Poly(3-Hexylthiophene)-Insulating Polymer Binary Blends-Based Electrolyte Gated Transistors

Electrolyte-gated transistors (EGTs) have emerged as promising electronic devices owing to their remarkable electrical performance. In the case of the EGTs with a polymer semiconductor, the electrical properties of devices are affected by the formation of an electric double layer and electrochemical doping at the electrolyte–channel interface. Here, poly(3-hexylthiophene) (P3HT)–insulating polymer blend films were developed to utilize as a channel layer in EGTs, and the electrochemical doping effect at the interface was investigated. The blend film formed by the spin-coating process from precursor solution showed lateral phase separation, not the vertical. The electrical and structural analyses revealed that the ions can penetrate both the pristine P3HT, and the P3HT-polymer blend in EGTs under applied gate bias.
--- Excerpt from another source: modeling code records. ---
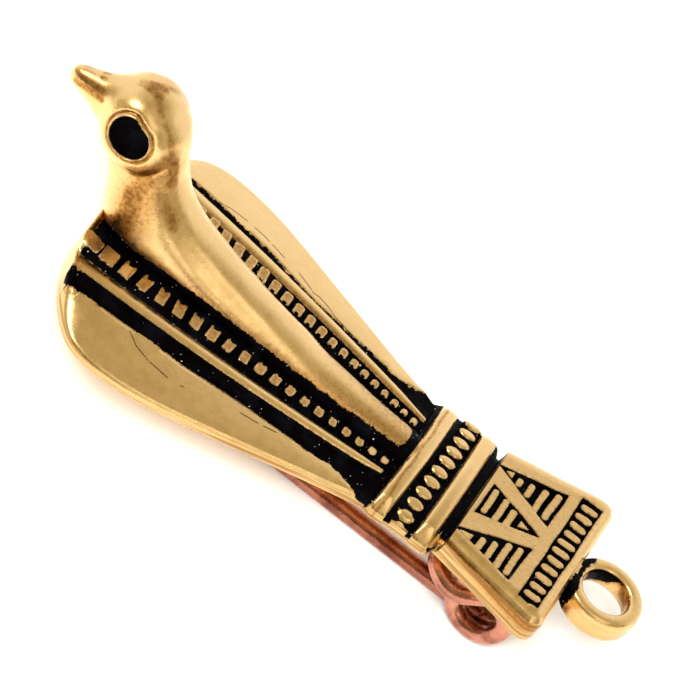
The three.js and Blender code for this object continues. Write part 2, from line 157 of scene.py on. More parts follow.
def link_object(name, data):
    obj = bpy.data.objects.new(name, data)
    bpy.context.scene.collection.objects.link(obj)
    return obj


@contextmanager
def editing(obj):
    """Opens an object's mesh to bmesh and writes it back."""
    bm = bmesh.new()
    bm.from_mesh(obj.data)
    yield bm
    bm.to_mesh(obj.data)
    bm.free()


def fix_normals(obj):
    with editing(obj) as bm:
        bmesh.ops.recalc_face_normals(bm, faces=bm.faces)


def mesh_object(name, verts, faces):
    """A mesh from points in the casting frame, with its normals turned outwards."""
    mesh = bpy.data.meshes.new(name)
    mesh.from_pydata([tuple(v) for v in place(verts)], [], [tuple(int(k) for k in f) for f in faces])
    mesh.validate()
    obj = link_object(name, mesh)
    fix_normals(obj)
    return obj


def skin(rows, sides, closed=False):
    """Faces from each row of points to the next; closed joins the last row to the first."""
    faces = []
    for r in range(rows if closed else rows - 1):
        here, there = r * sides, (r + 1) % rows * sides
        for k in range(sides):
            after = (k + 1) % sides
            faces.append((here + k, here + after, there + after, there + k))
    return faces


def loft(name, rings):
    """A skin over rings of equal length; each end is closed by a fan round its middle."""
    rings = np.asarray(rings)
    count, sides = rings.shape[:2]
    verts = rings.reshape(-1, 3).tolist()
    faces = skin(count, sides)
    for r in (0, count - 1):
        middle = len(verts)
        verts.append(rings[r].mean(axis=0).tolist())
        faces += [(middle, r * sides + k, r * sides + (k + 1) % sides) for k in range(sides)]
    return mesh_object(name, verts, faces)


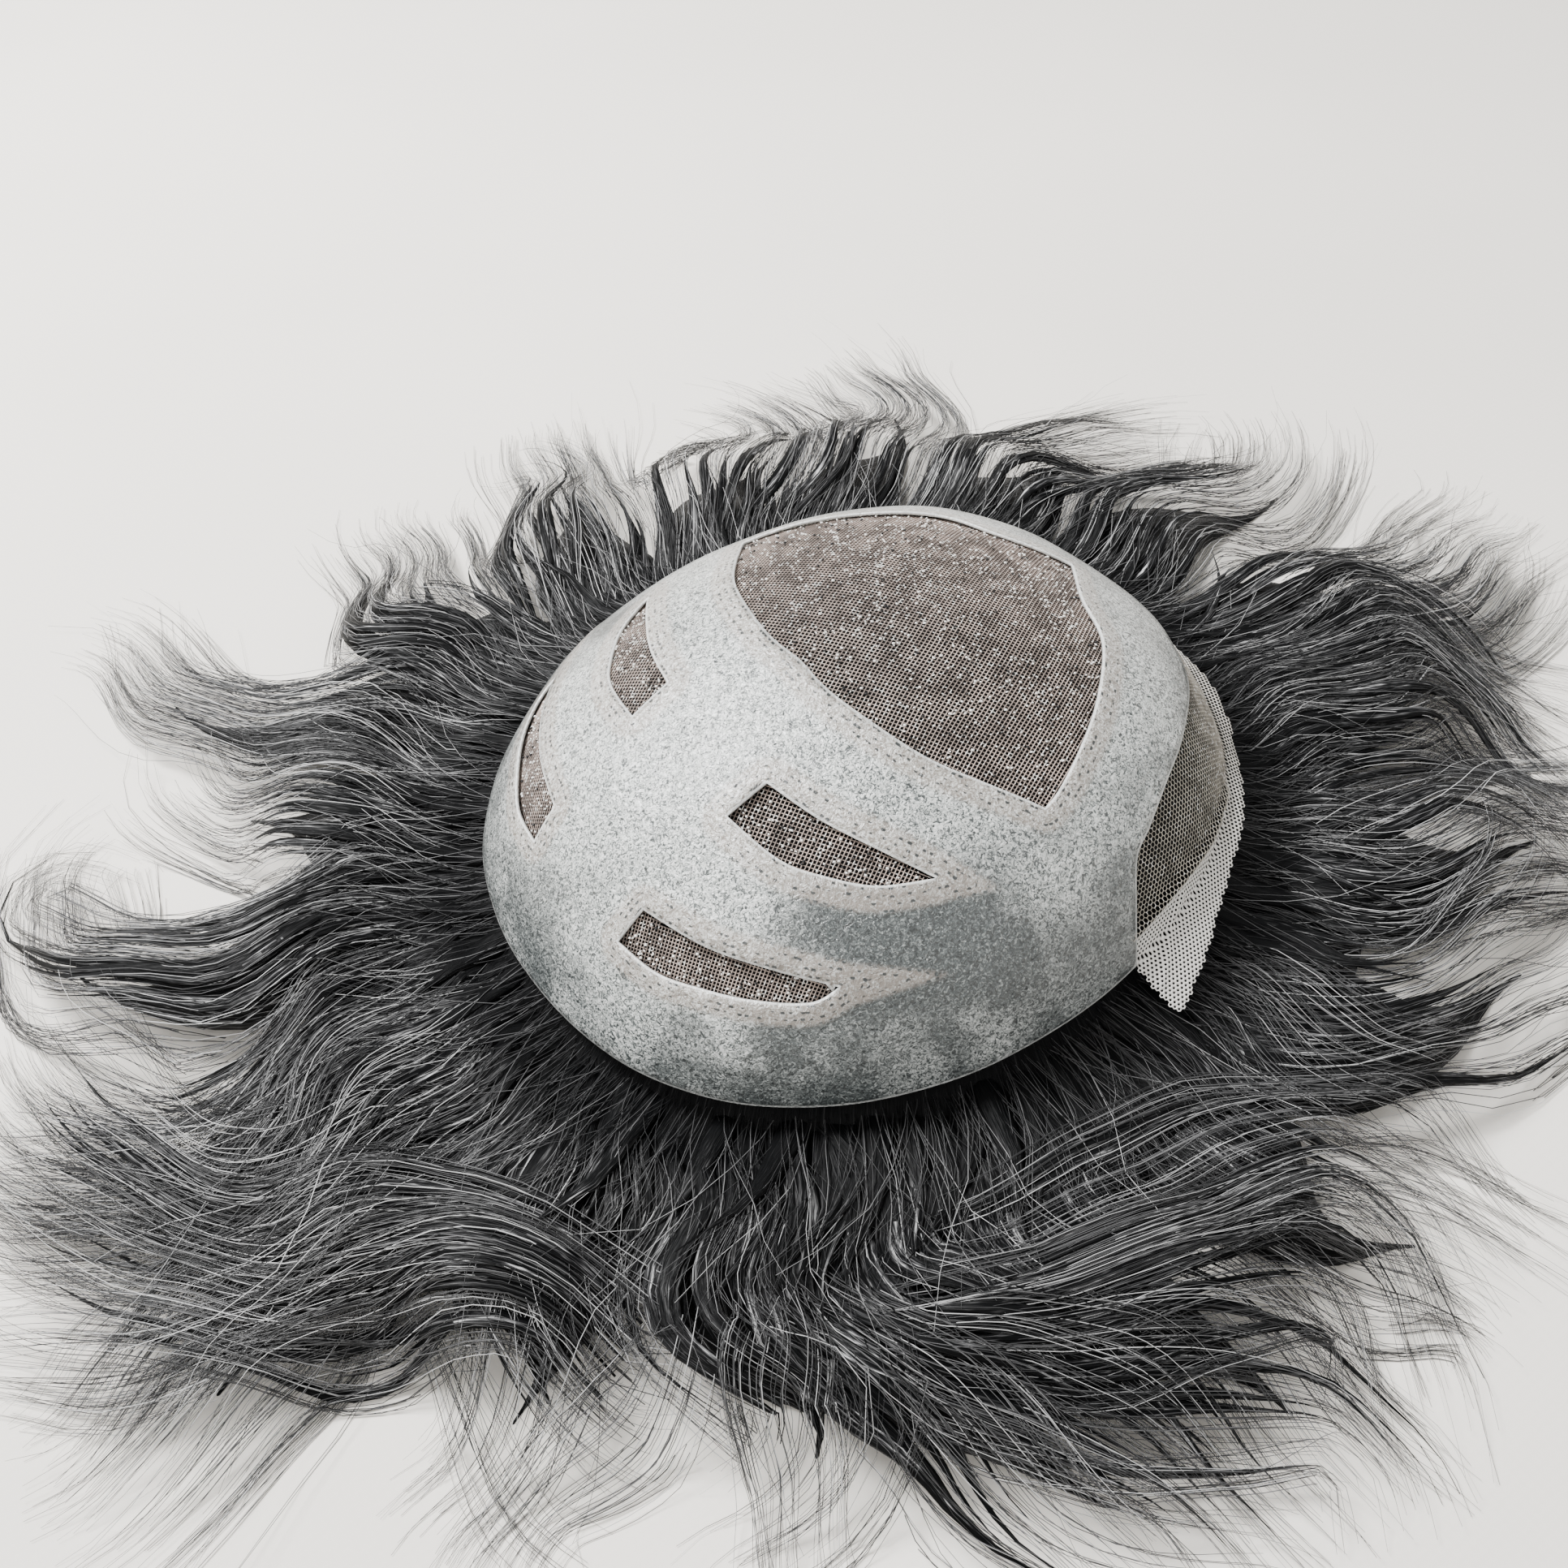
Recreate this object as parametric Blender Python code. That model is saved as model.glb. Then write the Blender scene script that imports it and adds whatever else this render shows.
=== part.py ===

Thus, the transistors with blended film exhibited typical electrochemical doping features such as low contact resistance, high drain current, and low operation voltage. By optimizing the process condition, the device based on P3HT-polymer blend films shows average transistor mobility of 1.07 cm2·V–1 s–1 and threshold voltage of −0.29 V, which is comparable with that obtained from the pristine P3HT-based EGTs. This study could provide helpful guidance for the design and optimization of individual transistors and their complementary circuits.